**Exercise goal**
Set down, please, exactly the lines below that run from the line with "the whole set" to the line with "import math", both lines included.

**Extracted material**
※

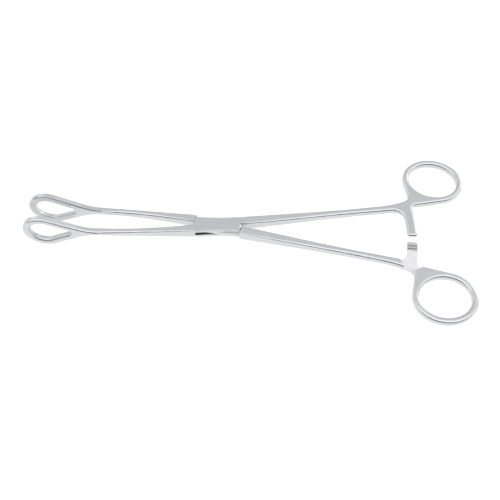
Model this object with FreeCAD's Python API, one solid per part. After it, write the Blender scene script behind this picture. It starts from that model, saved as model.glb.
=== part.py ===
"""Organ grasping forceps: two forged arms with a box lock, joined by one pin.

Lengths are millimetres, angles are degrees.
X runs along the instrument, jaws at -X and finger rings at +X. Z is the pivot axis.
The origin is where the pivot axis meets the lower flat face of the lock.

Each arm is drawn with the jaws closed, in the place of the female arm: its jaw lies at -Y
and its finger ring at +Y, with Z = 0 at the middle of the lock. The male arm is the same
arm turned over about X. At rest each arm is swung half the rest angle from closed.
"""
import FreeCAD, Part
import os
from math import asin, ceil, cos, degrees, hypot, radians, sin, sqrt, tan
from FreeCAD import Vector

# Pose at rest, measured from closed jaws.
REST_ANGLE = 6.7

# Box lock. The female arm is slotted, and the tongue of the male arm passes through it.
LOCK_THICK = 5.8
LOCK_RADIUS = 12.9
LOCK_WAIST = 8.4
LOCK_END_WIDTH = 9.6
LOCK_EDGE = 0.4
LOCK_JAW_END_BREAK = 0.1
LOCK_HANDLE_END_BREAK = 0.9
LOCK_OVERLAP = 2.4
LOCK_SIDE_STEP = 0.1
LOCK_TOP_SPARE = 0.1
LOCK_SHANK_FLARE = 0.65
LOCK_SHANK_EDGE = 0.45
TONGUE_THICK = 2.0
SLOT_CLEAR = 0.08
SHOULDER_CLEAR = 0.08
ARM_GAP_CLOSED = 0.24

# Pivot pin, riveted and ground flush with the lock.
PIN_DIAMETER = 3.8
PIN_RUNNING_CLEAR = 0.04

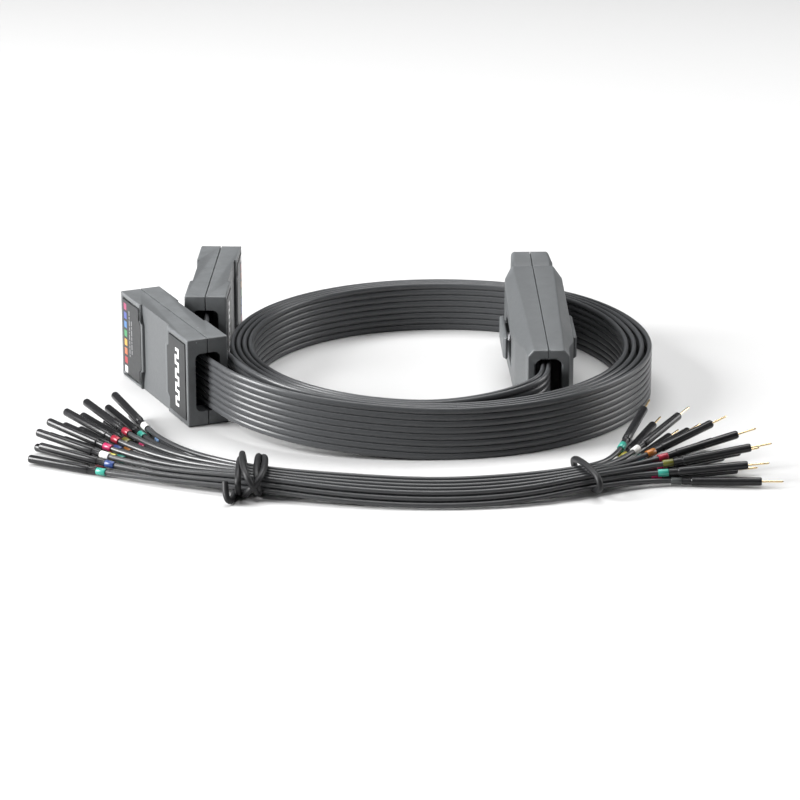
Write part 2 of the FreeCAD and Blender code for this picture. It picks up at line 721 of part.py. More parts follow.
def upright_band(label, points, ends):
    """A flat cable on edge along its route; it stays upright, and its ends stand along ``ends``."""
    radii = []
    wire = route_wire(points, radii)
    half = size("ribbon_thick") / 2
    tall = size("ribbon_wide") / 2
    across = ends.cross(Vector(0, 0, 1)).normalize() * half
    up = Vector(0, 0, tall)
    start = points[0]
    corners = [start - across - up, start + across - up, start + across + up, start - across + up]
    profile = Part.makePolygon(corners + [corners[0]])
    sweep = Part.BRepOffsetAPI.MakePipeShell(wire)
    sweep.setBiNormalMode(Vector(0, 0, 1))
    sweep.add(profile, False, False)
    sweep.build()
    sweep.makeSolid()
    shape = sweep.shape()
    check_volume(label, shape, 4 * half * tall, wire)
    solid_feature(label, shape)
    print("%s: length %.0f, least radius %.0f" % (label, wire.Length, min(radii)))


def in_housing(pose, across, along):
    return pose.multVec(Vector(across, along, 0))


# Routes from inside each housing's clamp to the coil, with the height of the cable's middle line.
TAIL_A = [(-38.3, -55.8, 13.4), (-26.5, -68.2, 12.3), (-11.5, -76.8, 10.9), (7.0, -80.1, 9.3)]
TAIL_B = [(-45.2, -16.0, 13.6), (-39.5, -32.0, 13.1), (-32.0, -51.0, 12.2), (-20.5, -65.6, 11.1),
          (-5.0, -74.4, 10.0), (9.5, -78.1, 8.9)]
TAIL_PLUG_INNER = [(59.9, -54.0, 12.0), (54.5, -63.0, 10.8), (42.5, -69.9, 9.2)]
TAIL_PLUG_OUTER = [(61.5, -54.5, 12.0), (56.0, -64.8, 10.8), (42.8, -71.5, 9.2)]


def build_tails():
    inside = size("clamp_at") + size("clamp_long") - 1.0
    middle = size("ribbon_wide") / 2
    full = 4 * math.pi
    routes = (
        ("pod_a_ribbon_tail", pod_a_pose, 0.0, TAIL_A, coil_point(full, 5, middle)),
        ("pod_b_ribbon_tail", pod_b_pose, 0.0, TAIL_B, coil_point(full, 4, middle)),
        ("plug_ribbon_tail_inner", plug_pose, -0.5, TAIL_PLUG_INNER, coil_point(0, 0, middle)),
        ("plug_ribbon_tail_outer", plug_pose, 0.5, TAIL_PLUG_OUTER, coil_point(0, 1, middle)),
    )
    for label, pose, layer, points, coil_end in routes:
        start = in_housing(pose, layer * size("ribbon_pitch"), inside)
        route = [start] + [Vector(*point) for point in points] + [coil_end]
        upright_band(label, route, (route[1] - route[0]))


# ---------------------------------------------------------------- flying leads
LEADS = 16
LEFT_TIE = (-27.0, -107.5)
RIGHT_TIE = (70.0, -107.0)
# How much further from the tie each lead's left and right ends lie than the fan's plain arc.
LEFT_REACH = [1.0, -1.5, 0.5, 2.5, -0.5, 1.5, -2.0, 0.0, 2.0, -1.0, 1.0, 3.0, -2.5, 0.5, 1.5, -3.0]
RIGHT_REACH = [2.5, -1.0, 1.0, -2.0, 0.5, 2.0, -0.5, -1.5, 1.5, 3.5, 0.0, 0.5, 2.0, -1.0, 1.0, 0.0]


def fan(tie, angle, distance, height):
    way = math.radians(angle)
    return Vector(tie[0] + distance * math.cos(way), tie[1] + distance * math.sin(way), height)


def slanted(angle, rise):
    way = math.radians(angle)
    return Vector(math.cos(way), math.sin(way), rise).normalize()


def lead_ends(number):
    """Where a lead's socket and pin ends begin, and which way they point."""
    share = number / (LEADS - 1)
    level = number % 3
    left = fan(LEFT_TIE, 163 - 38 * share, 46 + 8 * share + LEFT_REACH[number], 1.5 + 1.9 * level)
    left_way = slanted(154 - 40 * share, 0.01 + 0.05 * level)
    right = fan(RIGHT_TIE, 10 + 58 * share, 25 + RIGHT_REACH[number], 1.5 + 2.3 * level)
    right_way = slanted(-4 + 80 * share, 0.02 + 0.07 * level)
    return left, left_way, right, right_way


def lead_route(number):
    """The wire's route from one strain sleeve to the other, through both ties."""
    left, left_way, right, right_way = lead_ends(number)
    level = number % 3
    tied = (number - (LEADS - 1) / 2) * 0.6
    loose = (number - (LEADS - 1) / 2) * 0.95
    return [
        left,
        left - left_way * 17 + Vector(0, 0, 0.5),
        Vector(LEFT_TIE[0], LEFT_TIE[1] + tied, 2.95 + 1.55 * level),
        Vector(0.0, -112.5 + loose, 1.7 + 1.5 * level),
        Vector(26.0, -115.0 + loose, 1.1 + 1.5 * level),
        Vector(50.0, -112.5 + loose, 1.6 + 1.5 * level),
        Vector(RIGHT_TIE[0], RIGHT_TIE[1] + tied, 2.95 + 1.55 * level),
        right - right_way * 9 + Vector(0, 0, 0.3),
        right,
    ]


def lead_wire(number):
    radii = []
    points = lead_route(number)
    wire = route_wire(points, radii)
    first = (points[1] - points[0]).normalize()
    profile = Part.Wire(Part.makeCircle(size("wire_radius"), points[0], first))
    sweep = Part.BRepOffsetAPI.MakePipeShell(wire)
    sweep.setFrenetMode(False)
    sweep.add(profile, False, False)
    sweep.build()
    sweep.makeSolid()
    label = "lead_wire_%02d" % (number + 1)
    check_volume(label, sweep.shape(), math.pi * size("wire_radius") ** 2, wire)
    solid_feature(label, sweep.shape())
    print("%s: length %.0f, least radius %.0f" % (label, wire.Length, min(radii)))


def lead_housing(base, way):
    """A boot and a long plastic tube in one moulding, with a bore in its free end."""
    boot = Part.makeCylinder(size("boot_radius"), size("boot_long") + 0.5, base, way)
    tube_base = base + way * size("boot_long")
    tube = Part.makeCylinder(size("socket_radius"), size("socket_long"), tube_base, way)
    deep = size("socket_bore_deep")
    bore_base = tube_base + way * (size("socket_long") - deep)
    bore = Part.makeCylinder(size("socket_bore_radius"), deep + 1, bore_base, way)
    return boot.fuse(tube).removeSplitter().cut(bore)


def tip_pin(face, way):
    """A round pin on a square root, which the tube holds."""
    held = size("tip_pin_held")
    side = size("tip_root_side")
    root = Part.makeBox(side, side, held, Vector(-side / 2, -side / 2, 0))
    root.Placement = Placement(face - way * held, Rotation(Vector(0, 0, 1), way))
    free = Part.makeCylinder(size("tip_pin_radius"), size("tip_pin_long"), face, way)
    return root.fuse(free)


def marker_sleeve(base, way):
    """A coloured sleeve on the wire, behind the boot."""
    start = base - way * size("sleeve_long")
    outer = Part.makeCylinder(size("sleeve_radius"), size("sleeve_long"), start, way)
    inner = Part.makeCylinder(size("wire_radius") + 0.1, size("sleeve_long"), start, way)
    return outer.cut(inner)


def build_leads():
    sockets, pin_tubes, tips, sleeves = [], [], [], []
    for number in range(LEADS):
        lead_wire(number)
        left, left_way, right, right_way = lead_ends(number)
        sockets.append(lead_housing(left, left_way))
        pin_tubes.append(lead_housing(right, right_way))
        tips.append(tip_pin(right + right_way * (size("boot_long") + size("socket_long")), right_way))
        wire_start = (lead_route(number)[0] - lead_route(number)[1]).normalize()
        wire_end = (lead_route(number)[-1] - lead_route(number)[-2]).normalize()
        sleeves.append(marker_sleeve(left, wire_start))
        sleeves.append(marker_sleeve(right, wire_end))
    solid_feature("lead_sockets", Part.makeCompound(sockets))
    solid_feature("lead_pin_housings", Part.makeCompound(pin_tubes))
    solid_feature("lead_pin_tips", Part.makeCompound(tips))
    solid_feature("lead_marker_sleeves", Part.makeCompound(sleeves))


def twist_tie(label, tie, long):
    """A band round the whole bundle, open in the middle."""
    wall = size("tie_wall")
    wide = size("tie_inside_wide")
    tall = size("tie_inside_tall")
    low_y = tie[1] + size("tie_shift") - wide / 2
    corner = Vector(tie[0] - long / 2, low_y - wall, 0.0)
    outer = Part.makeBox(long, wide + 2 * wall, tall + 2 * wall, corner)
    hole = Part.makeBox(long + 2, wide, tall, Vector(tie[0] - long / 2 - 1, low_y, wall))
    edges = [edge for edge in outer.Edges if abs(edge.tangentAt(edge.FirstParameter).x) > 0.9]
    solid_feature(label, outer.makeFillet(wall - 0.1, edges).cut(hole))


# ---------------------------------------------------------------- the whole set
build_plug()
build_pod("pod_a", pod_a_pose)
build_pod("pod_b", pod_b_pose)
build_coil()
build_tails()
build_leads()
twist_tie("twist_tie_left", LEFT_TIE, size("left_tie_long"))
twist_tie("twist_tie_right", RIGHT_TIE, size("right_tie_long"))
doc.recompute()

for item in doc.Objects:
    if "Invalid" in item.State or "Error" in item.State:
        raise ValueError("%s failed: %s" % (item.Label, item.State))
os.makedirs("parts", exist_ok=True)
for item in nodes:
    if item.Shape.isNull() or not item.Shape.isValid() or not item.Shape.Solids:
        raise ValueError("%s has no valid solid" % item.Label)
    item.Shape.exportStep("parts/%s.step" % item.Label)
print("%d nodes" % len(nodes))
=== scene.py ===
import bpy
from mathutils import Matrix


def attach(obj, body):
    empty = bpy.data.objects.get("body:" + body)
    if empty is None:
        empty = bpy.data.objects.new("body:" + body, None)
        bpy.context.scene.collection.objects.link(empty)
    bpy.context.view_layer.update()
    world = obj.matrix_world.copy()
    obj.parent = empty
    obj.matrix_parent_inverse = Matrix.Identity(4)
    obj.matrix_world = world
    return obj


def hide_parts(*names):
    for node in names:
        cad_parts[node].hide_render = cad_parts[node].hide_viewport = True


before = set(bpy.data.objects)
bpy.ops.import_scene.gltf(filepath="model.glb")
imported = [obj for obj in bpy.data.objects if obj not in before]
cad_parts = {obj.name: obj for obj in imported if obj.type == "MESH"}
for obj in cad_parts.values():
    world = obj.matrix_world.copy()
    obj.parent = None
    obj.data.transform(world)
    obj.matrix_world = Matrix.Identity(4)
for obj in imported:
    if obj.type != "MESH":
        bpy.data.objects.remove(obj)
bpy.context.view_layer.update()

import math

import bmesh
import bpy
from mathutils import Matrix, Vector

bl_info = {
    "name": "Logic Probe Set",
    "version": (1, 0, 0),
    "blender": (4, 5, 0),
    "location": "3D View > Sidebar > Probe Set",
    "description": "Oscilloscope plug, coiled ribbon cables, two probe pods and a tied bundle of flying leads",
    "category": "Object",
}

MM = 0.001


def mm(x, y, z):
    """A place given in millimetres."""
    return Vector((x, y, z)) * MM


# ---- places of the three housings
def standing(x, y, z, heading, roll=0.0, tilt=0.0):
    """A housing's own frame: +Y from its cable end to its other end, X across it."""
    turn = Matrix.Rotation(math.radians(heading - 90.0), 4, "Z")
    roll_turn = Matrix.Rotation(math.radians(roll), 4, "Y")
    tilt_turn = Matrix.Rotation(math.radians(tilt), 4, "X")
    return Matrix.Translation(mm(x, y, z)) @ turn @ roll_turn @ tilt_turn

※

**Full solution**
# ---------------------------------------------------------------- the whole set
build_plug()
build_pod("pod_a", pod_a_pose)
build_pod("pod_b", pod_b_pose)
build_coil()
build_tails()
build_leads()
twist_tie("twist_tie_left", LEFT_TIE, size("left_tie_long"))
twist_tie("twist_tie_right", RIGHT_TIE, size("right_tie_long"))
doc.recompute()

for item in doc.Objects:
    if "Invalid" in item.State or "Error" in item.State:
        raise ValueError("%s failed: %s" % (item.Label, item.State))
os.makedirs("parts", exist_ok=True)
for item in nodes:
    if item.Shape.isNull() or not item.Shape.isValid() or not item.Shape.Solids:
        raise ValueError("%s has no valid solid" % item.Label)
    item.Shape.exportStep("parts/%s.step" % item.Label)
print("%d nodes" % len(nodes))
=== scene.py ===
import bpy
from mathutils import Matrix


def attach(obj, body):
    empty = bpy.data.objects.get("body:" + body)
    if empty is None:
        empty = bpy.data.objects.new("body:" + body, None)
        bpy.context.scene.collection.objects.link(empty)
    bpy.context.view_layer.update()
    world = obj.matrix_world.copy()
    obj.parent = empty
    obj.matrix_parent_inverse = Matrix.Identity(4)
    obj.matrix_world = world
    return obj


def hide_parts(*names):
    for node in names:
        cad_parts[node].hide_render = cad_parts[node].hide_viewport = True


before = set(bpy.data.objects)
bpy.ops.import_scene.gltf(filepath="model.glb")
imported = [obj for obj in bpy.data.objects if obj not in before]
cad_parts = {obj.name: obj for obj in imported if obj.type == "MESH"}
for obj in cad_parts.values():
    world = obj.matrix_world.copy()
    obj.parent = None
    obj.data.transform(world)
    obj.matrix_world = Matrix.Identity(4)
for obj in imported:
    if obj.type != "MESH":
        bpy.data.objects.remove(obj)
bpy.context.view_layer.update()

import math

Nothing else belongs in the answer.